Optimization Features#

Automatic Caching: All @computed_field properties are automatically cached by Pydantic:

positions = structure.properties.positions  # Computed once
positions2 = structure.properties.positions # Retrieved from cache

Efficient Copying: The efficient_copy() utility selectively copies only mutable parts, avoiding deep copy overhead.

Vectorized Operations: NumPy operations are used throughout for array manipulations (e.g., distance calculations).

Best Practices for Large Structures#

For structures with >10,000 atoms:

  • Use kinds compression (automatically enabled when kinds are detected)

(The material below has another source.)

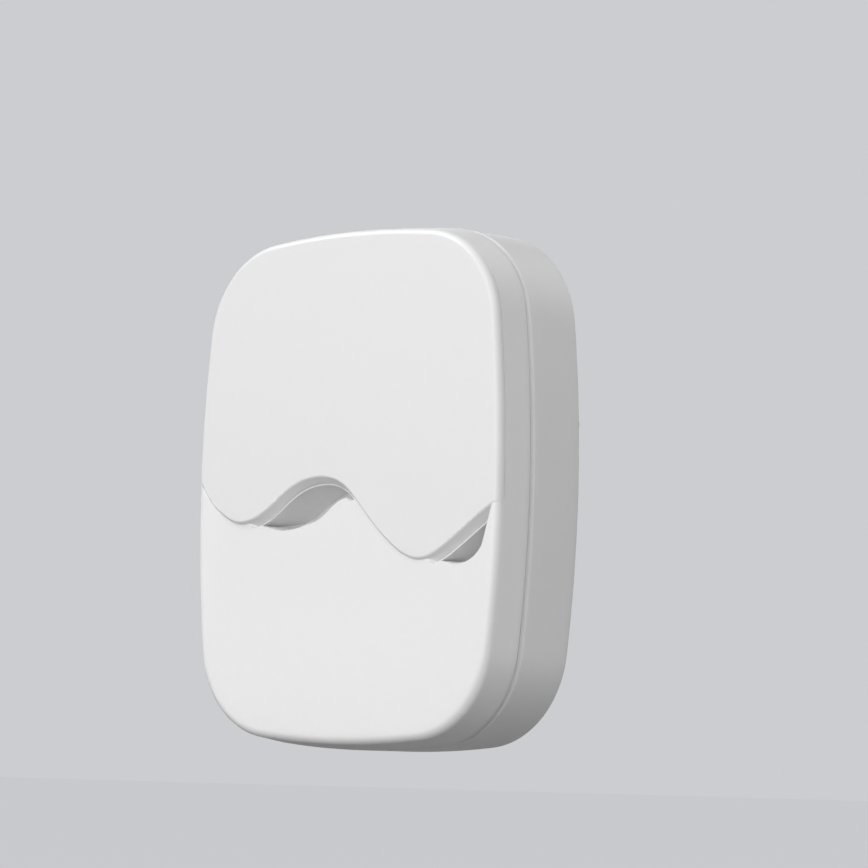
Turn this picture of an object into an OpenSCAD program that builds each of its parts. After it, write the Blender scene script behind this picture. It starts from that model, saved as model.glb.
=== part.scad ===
// Plug-in wireless range extender.
// Origin: where the plug's axis meets the rear face, which rests against the socket plate.
// +X is right and +Z is up as seen from the front; the front faces -Y and the pins point to +Y.
// "Forward" distances below are counted from the rear face towards the front.

/* [Casing] */
// Width across the bulged sides
body_w = 81; // [80:0.5:84]
// Height of the casing
body_h = 100; // [99:0.5:104]
// Depth from the rear face to the front
body_d = 22; // [21.5:0.25:24]
// Depth of the rear shell, up to the seam
rear_d = 13.75; // [13.5:0.05:14]
// Radius of the bulged sides
side_r = 264; // [200:1:400]
// Radius of the bulged top and bottom
top_r = 196; // [180:1:300]
// Radius of the outline's corners
corner_r = 20; // [18:0.5:22]
// Radius that rounds the front edge
edge_r = 1.6; // [1.2:0.1:1.8]
// How far the front shell narrows from the seam to the front edge
draft = 0.87; // [0.5:0.01:1]
// Thickness of the casing walls
wall = 2; // [1.8:0.1:2]

/* [Front] */
// Depth of the fascia's edge along the wave
leaf_d = 3.4; // [3:0.1:3.6]
// How far the lower panel is dished
dish = 1.5; // [1:0.1:1.8]
// Depth of the two scoops below the panel
scoop_d = 9.6; // [8.5:0.1:9.8]

/* [Plug] */
// Height of the plug's axis above the casing's middle
plug_rise = 16; // [16:0.5:17]
// Radius of the plug's boss
boss_r = 18.5; // [18.5:0.1:18.8]
// Length of the plug's boss
boss_len = 15; // [14.5:0.1:16]
// Radius of a plug pin
pin_r = 2.4; // [2:0.05:2.4]
// Length of a plug pin beyond the boss
pin_len = 19; // [18:0.1:19.5]
// Distance between the two pins
pin_gap = 19; // [18.8:0.1:19.2]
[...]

  • Consider disabling _check_valid_sites validation if sites are trusted

  • Use batch operations instead of modifying sites one-by-one

String Representations#

The package provides informative __repr__ methods for debugging and inspection:

Site Representation#

site = Site(symbol='Fe', position=[0, 0, 0], charge=1.0, magnetization=2.5)
print(site)
# Output: Site(Fe @ [0.000, 0.000, 0.000], charge=1.00, mag=2.50)

Structure Representation#

structure = StructureData(...)
print(structure.properties)
# Output:
#  | formula: H2O, sites: 3, dimensionality: 3D, V=27.00 A^3 | Sites: [
#   Site(H @ [0.000, 0.000, 0.000], kind=H1)
#   Site(H @ [1.000, 0.000, 0.000], kind=H1)
#   Site(O @ [0.500, 0.866, 0.000], kind=O1)
#  ]

Summary#

The aiida-atomistic architecture provides:

Flexible: Site-centric design makes modifications intuitive ✅ Safe: Multiple immutability layers protect stored data ✅ Efficient: Kinds compression and computed field caching optimize performance ✅ Compatible: Seamless integration with ASE, pymatgen, and AiiDA ✅ Extensible: Clear patterns for adding new properties ✅ Validated: Multi-layer validation ensures data integrity

This design balances ease of use with the strict requirements of scientific data management and provenance tracking in AiiDA.